Well, isn't using PageRank for ordering the URLs intelligent, smart, clever or whatever you call it? Can you invent a smarter algorithm that would work well for a large-scale search engine? If that's so elementary, you might apply for a job at some of the leading search engines I have no programming experience with spidering applications, and of course, I've never claimed I've had. I've had enough experience with algorithmically tough applications. I have been in projects with some of the best Bulgarian programmers, including national programming champions. I have learned to respect the capable programmers. That's one of the main themes of my postings. Respect for the ones at Google and the other engines. People are writing about one of the finest peices of software on the planet as if its something elementary to put up. People with zero programming (let alone algorithms) are claiming to be experts and know what Google does. It's just ridiculous. Let me finish with a passage from the original paper: "Also, because of the huge amount of data involved, unexpected things will happen. For example, our system tried to crawl an online game. This resulted in lots of garbage messages in the middle of their game! It turns out this was an easy problem to fix. But this problem had not come up until we had downloaded tens of millions of pages. Because of the immense variation in web pages and servers, it is virtually impossible to test a crawler without running it on large part of the Internet. Invariably, there are hundreds of obscure problems which may only occur on one page out of the whole web and cause the crawler to crash, or worse, cause unpredictable or incorrect behavior.
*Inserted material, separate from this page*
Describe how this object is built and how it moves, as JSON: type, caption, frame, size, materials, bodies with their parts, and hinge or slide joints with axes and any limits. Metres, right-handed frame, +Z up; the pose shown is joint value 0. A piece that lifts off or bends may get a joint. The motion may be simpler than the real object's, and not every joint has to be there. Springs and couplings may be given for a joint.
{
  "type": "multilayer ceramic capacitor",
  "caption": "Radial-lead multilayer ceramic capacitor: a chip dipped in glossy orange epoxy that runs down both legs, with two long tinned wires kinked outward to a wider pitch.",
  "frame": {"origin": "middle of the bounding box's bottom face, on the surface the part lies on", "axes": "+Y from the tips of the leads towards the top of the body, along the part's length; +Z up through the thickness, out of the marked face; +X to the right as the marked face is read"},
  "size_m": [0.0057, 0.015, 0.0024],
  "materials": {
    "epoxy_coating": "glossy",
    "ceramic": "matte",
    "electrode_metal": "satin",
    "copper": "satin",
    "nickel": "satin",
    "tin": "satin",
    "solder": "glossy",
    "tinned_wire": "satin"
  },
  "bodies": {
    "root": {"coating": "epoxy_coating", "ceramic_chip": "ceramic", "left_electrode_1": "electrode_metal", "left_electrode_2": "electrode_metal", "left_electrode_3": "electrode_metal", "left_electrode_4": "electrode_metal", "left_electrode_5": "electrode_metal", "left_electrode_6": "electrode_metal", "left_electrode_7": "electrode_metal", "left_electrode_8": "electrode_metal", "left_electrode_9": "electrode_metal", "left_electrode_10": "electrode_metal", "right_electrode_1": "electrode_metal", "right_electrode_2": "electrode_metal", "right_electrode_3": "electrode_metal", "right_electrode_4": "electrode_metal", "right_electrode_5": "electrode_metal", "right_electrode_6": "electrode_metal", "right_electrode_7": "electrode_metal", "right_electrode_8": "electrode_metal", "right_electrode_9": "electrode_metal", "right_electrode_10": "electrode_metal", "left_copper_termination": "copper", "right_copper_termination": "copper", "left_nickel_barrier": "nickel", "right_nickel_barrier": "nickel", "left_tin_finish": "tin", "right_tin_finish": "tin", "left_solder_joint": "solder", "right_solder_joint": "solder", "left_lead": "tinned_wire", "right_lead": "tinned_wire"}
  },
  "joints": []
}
Systems which access large parts of the Internet need to be designed to be very robust and carefully tested. Since large complex systems such as crawlers will invariably cause problems, there needs to be significant resources devoted to reading the email and solving these problems as they come up."
You missed my point completely. The spider did not just decide to use PageRank for URL ordering. It's creators did. They are smart yes, as I stated well above, the spider is not. I agree they are among the best written pieces of software out, never claimed them to be simple, I merely said that the basics were not difficult to understand by any coder with any experience. But by posting things that make the software look intelligent as an AI just adds to the confusion and misconceptions.
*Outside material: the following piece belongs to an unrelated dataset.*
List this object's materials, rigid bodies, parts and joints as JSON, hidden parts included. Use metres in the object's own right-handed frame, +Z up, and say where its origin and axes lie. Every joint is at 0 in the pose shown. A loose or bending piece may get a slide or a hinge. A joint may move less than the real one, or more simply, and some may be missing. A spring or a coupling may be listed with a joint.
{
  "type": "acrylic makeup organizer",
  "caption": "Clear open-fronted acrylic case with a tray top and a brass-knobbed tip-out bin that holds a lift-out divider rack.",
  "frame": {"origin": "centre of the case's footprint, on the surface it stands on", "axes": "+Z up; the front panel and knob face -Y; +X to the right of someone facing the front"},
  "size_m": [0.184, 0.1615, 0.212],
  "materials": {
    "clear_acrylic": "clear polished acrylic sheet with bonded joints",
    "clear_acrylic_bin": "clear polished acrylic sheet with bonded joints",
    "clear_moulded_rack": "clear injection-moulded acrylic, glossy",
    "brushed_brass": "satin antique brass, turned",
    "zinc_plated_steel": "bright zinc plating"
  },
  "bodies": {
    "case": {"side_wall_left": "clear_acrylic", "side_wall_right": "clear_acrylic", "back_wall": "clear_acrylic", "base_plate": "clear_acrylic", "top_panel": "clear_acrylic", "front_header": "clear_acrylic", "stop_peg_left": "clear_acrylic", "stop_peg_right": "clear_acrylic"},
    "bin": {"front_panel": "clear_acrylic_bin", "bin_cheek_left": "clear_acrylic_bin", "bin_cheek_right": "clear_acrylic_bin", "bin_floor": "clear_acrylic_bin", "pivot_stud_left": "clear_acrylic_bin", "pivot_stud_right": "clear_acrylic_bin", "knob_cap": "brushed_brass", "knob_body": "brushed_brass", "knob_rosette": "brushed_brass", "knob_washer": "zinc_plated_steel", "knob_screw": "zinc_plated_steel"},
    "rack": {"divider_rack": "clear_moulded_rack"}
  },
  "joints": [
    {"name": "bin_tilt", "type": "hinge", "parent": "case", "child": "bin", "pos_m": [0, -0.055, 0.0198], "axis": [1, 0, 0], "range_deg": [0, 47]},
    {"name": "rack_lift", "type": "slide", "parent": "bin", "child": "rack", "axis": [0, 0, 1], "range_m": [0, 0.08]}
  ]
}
The question in my mind is does the spider decide where it wants to go next or does it just take its list or seqential URLs to be crawled from the URL server?
My guess would be that the best way to handle it would be to keep dragging its urls from the url server, adding new urls as it finds them as it goes.
About the Duplicate content and Google. I wish Google would do something about the duplicate content in the search results. Do a Google search for "new york real estate law" and you will see on the first 5 pages, about half the sites are Identical, but have different domain names. All the titles will say "Real Estate 8". Do a search on "Real Estate 8" and Google has 5,110 results. Somebody definatly found a way to exploit Google. They are all link directories that all go to a another link page, etc. The sites are just traffic grabbers, but yet Google is spitting out tons of them in the search results.
I have to agree and disagree with nohaber on a few things though. Expertise can be a very relative and highly overused term. However, not everyone that got into the game early wants to wind up working for a major corporation but rather build something for himself. I know a lot of people I consider experts. But the majority of those calling themselves that ... no, you're right they are not.
When you look at old you need to differentiate between out dated and distinguished. This is more the second one.